Secure Signal Processing

 Recent advances in the processing of digital contents have made available a large number of new services regarding the fruition of these contents. Some examples are the linking of massive volumes of personal data by service providers such as search engines, social networks, video galleries, or the outsourcing of services such as computing on sensitive data to remote servers. These rapid technological developments have raised several important concerns regarding the security and privacy of the data involved in such services, especially in the case of sensitive information like biometric signals (fingerprints, iris, faces) and medical data (electrocardiograms, blood exams, DNA).

The classical way to protect sensitive information from misuse is to encrypt it as soon as the information is generated and to store it in an encrypted database. When the information needs to be processed, however, it is usually necessary to decrypt it, hence creating a weakness in the security of the whole system. This is problem with the above mentioned services, since the data owner may not trust those actors that are required to manipulate his or her personal data.

Secure signal processing (SSP) is a new discipline aiming at solving the security problems that stem from the above situations. The rationale of SSP is to develop efficient methods that can process sensitive information while the information is secured in some way.

SSP finds its inspiration in the research of the cryptographic community regarding the problem of secure computing. Cryptographers developed several solutions to address the above problem, however the techniques adopted by SSP up to date mainly include garbled circuits, which permits to securely evaluate any binary function, and homomorphic cryptosystems, which have the property that some elementary algebraic operations in the plain domain are mapped into elementary operations in the encrypted domain. The main advantage with the above techniques is that they can be combined to implement virtually any signal processing algorithm in the encrypted domain.

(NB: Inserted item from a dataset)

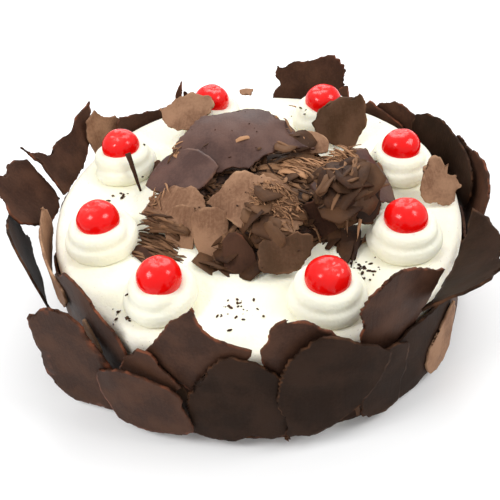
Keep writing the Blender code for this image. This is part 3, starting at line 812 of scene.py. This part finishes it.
def shaving(kind, cells, wide, arc):
    """One shaving of a kind, one unit long, as a mesh to copy."""
    shape = bmesh.new()
    bmesh.ops.create_grid(shape, x_segments=cells[0], y_segments=cells[1], size=0.5)
    for vertex in shape.verts:
        along, beside = vertex.co.x, vertex.co.y
        taper = 1 - (0.7 if kind == "sliver" else 0.35) * (2 * abs(along)) ** 3
        jag = 0.30 * noise.noise(Vector((along * 7, beside * 9, 3.3 * len(kind))))
        turn = along * arc
        reach = 1 / arc * (1 + (0.10 * turn if kind == "curl" else 0))
        vertex.co = Vector((math.sin(turn) * reach, beside * wide * taper * (1 + jag) + 0.15 * jag,
                            (math.cos(turn) - 1) * reach))
    bmesh.ops.solidify(shape, geom=shape.faces[:], thickness=SHAVING_THICK)
    bmesh.ops.recalc_face_normals(shape, faces=shape.faces)
    mesh = bpy.data.meshes.new("shaving_" + kind)
    shape.to_mesh(mesh)
    shape.free()
    return mesh


SHAVINGS = {kind: shaving(kind, *form) for kind, form in SHAVING_KINDS.items()}
# Kind, how many, middle and half sizes of the drift, how high it piles up, shortest and longest,
# heading, turn and lean either way of it, tones and seed (mm and degrees)
DRIFTS = (
    # fine slivers piled on the sheets
    ("sliver", 300, (33, 6), (15, 7), 5, (5, 15), -35, 14, 10, (0.2, 1.0), 1),
    ("flake", 30, (32, 6), (14, 7), 3, (2, 5), -35, 30, 25, (0.3, 0.9), 2),
    ("sliver", 240, (9, -25), (11, 8), 2.5, (3, 9), -35, 45, 18, (0.2, 0.9), 3),
    ("flake", 50, (9, -25), (11, 8), 2, (1.5, 4), -35, 60, 30, (0.2, 0.8), 4),
    ("strip", 9, (24, 4), (16, 9), 4, (16, 26), -35, 16, 10, (0.2, 0.9), 5),
    # the rough stack of thin shavings at the left
    ("sliver", 240, (-47, -29), (8, 14), 4, (8, 20), -30, 16, 8, (0.0, 0.4), 6),
    ("strip", 12, (-46, -27), (8, 13), 3, (12, 20), -30, 20, 14, (0.0, 0.4), 7),
    # dark broken sheets under the front and at the right; their near-black tone, darkest at the right, is
    # partly painted shade
    ("leaf", 18, (-6, -41), (19, 7), 3, (13, 21), 0, 60, 35, (0.0, 0.15), 8),
    ("leaf", 20, (40, -26), (10, 15), 4, (17, 26), 60, 35, 30, (0.0, 0.08), 9),
    ("sliver", 50, (42, -26), (10, 14), 5, (12, 28), 55, 30, 14, (0.0, 0.6), 10),
    ("strip", 8, (42, -24), (9, 14), 4, (16, 28), 60, 30, 20, (0.0, 0.3), 11),
    # all over the heap, the widest drifts in a ring round its foot
    ("leaf", 44, (0, 0), (48, 42), 1.5, (10, 18), 0, 180, 25, (0.0, 0.2), 12),
    ("curl", 14, (0, 0), (50, 44), 2, (4, 8), 0, 180, 30, (0.0, 0.6), 13),
    ("flake", 130, (0, 0), (52, 46), 1.5, (1.5, 5), 0, 180, 30, (0.0, 0.7), 14),
    ("sliver", 220, (0, 0), (50, 44), 2, (5, 16), 0, 180, 14, (0.0, 0.8), 15),
    # between the sheets
    ("strip", 14, (8, 0), (30, 16), 2, (14, 24), -25, 40, 14, (0.0, 0.5), 16),
    ("sliver", 140, (8, 0), (34, 20), 2, (8, 20), -30, 30, 10, (0.0, 0.35), 17),
    # under the sheets, where the heap shows from behind and from the sides
    ("leaf", 80, (-4, 28), (40, 14), 2.5, (9, 16), 0, 180, 30, (0.0, 0.4), 21),
    ("sliver", 220, (-4, 28), (42, 15), 3, (6, 18), 0, 60, 16, (0.0, 0.8), 22),
    ("flake", 90, (0, 10), (46, 34), 2, (2, 6), 0, 180, 30, (0.0, 0.6), 23),
    ("strip", 24, (0, 8), (40, 32), 3, (12, 22), -20, 60, 20, (0.0, 0.4), 24),
)
# Round spots where little lies on a sheet: middle and radius (mm)
BARE_SPOTS = ((-10, 26, 26), (-8, -18, 12), (-37, -14, 9), (-27, -32, 7), (14, -46, 7), (48, -8, 11))
FULL_FROM = 5                       # drifts up to this seed lie on the sheets even there
UNDER_FROM = 20                     # drifts from this seed on lie under the sheets
RING_FROM = 48                      # a drift with a half size over this leaves its middle out (mm)
HEAP_CEILING = 85 * MM


def bare(x, y):
    return any(math.hypot(x - spot[0], y - spot[1]) < spot[2] for spot in BARE_SPOTS)


def pour(kind, drifts, name, finish):
    """Drops every shaving of one kind, and joins them in one piece."""
    joined = bmesh.new()
    tone = joined.verts.layers.float.new("tone")
    joined.verts.layers.float.new("rim")
    for row in drifts:
        _, count, middle, half, lift, length, heading, turn, lean, tones, seed = row
        chance = random.Random(seed)
        for _ in range(count):
            angle = chance.uniform(0, math.tau)
            reach = math.sqrt(chance.random())
            if half[0] > RING_FROM:
                reach = 0.62 + 0.38 * reach
            x = middle[0] + math.cos(angle) * reach * half[0]
            y = middle[1] + math.sin(angle) * reach * half[1]
            long = chance.uniform(*length) * MM
            spin = math.radians(heading + chance.uniform(-turn, turn))
            tips = [math.radians(chance.uniform(-lean, lean)) for _ in range(2)]
            rise = chance.random() ** 2 * lift * 0.6 * MM + 0.3 * MM
            shade = chance.uniform(*tones)
            if FULL_FROM < seed < UNDER_FROM and bare(x, y):
                continue
            spot, normal = surface_below(x * MM, y * MM, packed if seed >= UNDER_FROM else resting)
            lie = Vector((0, 0, 1)).rotation_difference((normal + Vector((0, 0, 0.6))).normalized())
            stance = (Matrix.Translation(spot + Vector((0, 0, rise))) @ lie.to_matrix().to_4x4()
                      @ Matrix.Rotation(spin, 4, 'Z') @ Matrix.Rotation(tips[0], 4, 'X')
                      @ Matrix.Rotation(tips[1], 4, 'Y') @ Matrix.Scale(long, 4))
            before = len(joined.verts)
            joined.from_mesh(SHAVINGS[kind])
            joined.verts.ensure_lookup_table()
            fresh = joined.verts[before:]
            for vertex in fresh:
                vertex.co = stance @ vertex.co
                vertex[tone] = shade
            above = max(vertex.co.z for vertex in fresh) - HEAP_CEILING
            if above > 0:
                bmesh.ops.translate(joined, verts=fresh, vec=(0, 0, -above))
    lay_map(joined, Vector((0, 0, 1)))
    return add_piece(name, joined, finish)


shaved = chocolate("shaved_chocolate", tint("2C1C15"), tint("49301F"), tint("C0906A"), 0.45, shine=0.1)
for kind in SHAVINGS:
    pour(kind, [row for row in DRIFTS if row[0] == kind], "heap_" + kind + "s", shaved)

# ---------------------------------------------------------------- single shavings and crumbs
# A few shavings fell beside the heap: a stick that leans on a cherry, small rolls and chips on the
# cream, and black crumbs round the front.

# Kind, x, y, height over what is below, length, heading, lean up and tone (mm and degrees)
SINGLES = (
    ("sliver", -62, -68, 0.6, 5, 60, 5, 0.0),
    ("curl", -58, -72, 0.8, 5, 20, 8, 0.1),
    ("curl", -72, 13, 0.8, 4, 30, 8, 0.1),
    ("flake", -67, 11, 0.8, 3, 70, 12, 0.0),
    ("curl", 46, -53, 0.8, 6, 10, 5, 0.0),
    ("strip", -4, 18, 0.9, 9, 18, 2, 0.75),
    ("curl", -33, 8, 1.0, 5, 70, 4, 0.7),
    ("sliver", -22, 17, 1.0, 6, 35, 4, 0.1),
    ("flake", 4, 13, 0.8, 2.4, 35, 4, 0.1),
    ("curl", 20, 16, 0.8, 3, 10, 4, 0.1),
    ("flake", -36, -66, 1.0, 3.4, 35, 30, 0.4),
    ("sliver", 30, 78, 2.0, 14, -20, 30, 0.6),
)
single = bmesh.new()
tone = single.verts.layers.float.new("tone")
single.verts.layers.float.new("rim")
for kind, x, y, rise, long, heading, lean, shade in SINGLES:
    spot, normal = surface_below(x * MM, y * MM, resting)
    lie = Vector((0, 0, 1)).rotation_difference(normal)
    stance = (Matrix.Translation(spot + normal * rise * MM) @ lie.to_matrix().to_4x4()
              @ Matrix.Rotation(math.radians(heading), 4, 'Z')
              @ Matrix.Rotation(math.radians(lean), 4, 'Y') @ Matrix.Scale(long * MM, 4))
    before = len(single.verts)
    single.from_mesh(SHAVINGS[kind])
    single.verts.ensure_lookup_table()
    for vertex in single.verts[before:]:
        vertex.co = stance @ vertex.co
        vertex[tone] = shade
lay_map(single, Vector((0, 0, 1)))
add_piece("single_shavings", single, shaved)

STICK_WIDE = 2.4 * MM
STICK_THICK = 1.0 * MM
STICK_ROUGH = 0.4 * MM

stick = bmesh.new()
foot = Vector((-58, 15, 54.6)) * MM
head = Vector((-62, 23, 73)) * MM
lean = (head - foot).normalized()
bmesh.ops.create_cube(stick, size=1, matrix=Matrix.Translation((foot + head) / 2)
                      @ lean.to_track_quat('Z', 'Y').to_matrix().to_4x4()
                      @ Matrix.Diagonal((STICK_WIDE, STICK_THICK, (head - foot).length, 1)))
bmesh.ops.subdivide_edges(stick, edges=stick.edges[:], cuts=7, use_grid_fill=True)
for vertex in stick.verts:
    share = (vertex.co - foot).dot(lean) / (head - foot).length
    axis = foot + lean * (vertex.co - foot).dot(lean)
    vertex.co = axis + (vertex.co - axis) * (0.55 + 0.6 * share)
    vertex.co += Vector((noise.noise(vertex.co * 300), noise.noise(vertex.co * 300 + lean), 0)) * STICK_ROUGH
stick.verts.layers.float.new("tone")
stick.verts.layers.float.new("rim")
lay_map(stick, Vector((0, -1, 0)))
add_piece("leaning_stick", stick, dark)

# Where crumbs lie: x, y, spread (mm) and how many. The widest spread is sown with smaller ones.
CRUMB_SPOTS = ((-10, -72, 9, 26), (46, -54, 9, 26), (37, -46, 5, 14), (-58, -70, 8, 8), (-70, 12, 5, 8),
               (-50, 30, 8, 12), (60, 14, 7, 10), (0, 0, 62, 60), (20, 60, 16, 10))
CRUMB_SIZES = (0.25, 0.75)
WIDE_SPREAD = 20

crumbs = bmesh.new()
crumbs.verts.layers.float.new("tone")
crumbs.verts.layers.float.new("rim")
chance = random.Random(23)
for x, y, spread, count in CRUMB_SPOTS:
    for _ in range(count):
        at = Vector((x + chance.gauss(0, spread / 2), y + chance.gauss(0, spread / 2))) * MM
        size = chance.uniform(*CRUMB_SIZES) * MM * (1 if spread < WIDE_SPREAD else 0.7)
        squash = Matrix.Diagonal((size * chance.uniform(0.8, 2.2), size, size * 0.6, 1))
        spin = Matrix.Rotation(chance.uniform(0, math.tau), 4, 'Z')
        spot, _ = surface_below(at.x, at.y, resting)
        lift = Matrix.Translation(spot + Vector((0, 0, 0.5 * size + 0.3 * MM)))
        bmesh.ops.create_icosphere(crumbs, subdivisions=1, radius=1, matrix=lift @ spin @ squash)
lay_map(crumbs, Vector((0, 0, 1)))
add_piece("chocolate_crumbs", crumbs, dark)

Some examples of the application of SSP to real life problems can be found in some very recent contributions, including biometric identification, remote health-care monitoring, and electronic commerce. For example, in [Erki09], the authors describe a secure face recognition algorithm, in which the matching is performed completely in the encrypted domain, whereas in [Barn09], a system is described for privacy-preserving remote classification of electrocardiogram (ECG) signals, in which a server automatically detect possible diseases by analyzing an encrypted ECG.

As can be understood, SSP is a very active area of research with promising results. Nevertheless, much remains to be done, since current solutions limit themselves to very specific scenarios and are usually very expensive from an implementation, computation or communication points of view. Thus, the research in the SSP field is expected to witness important advances in the years to come.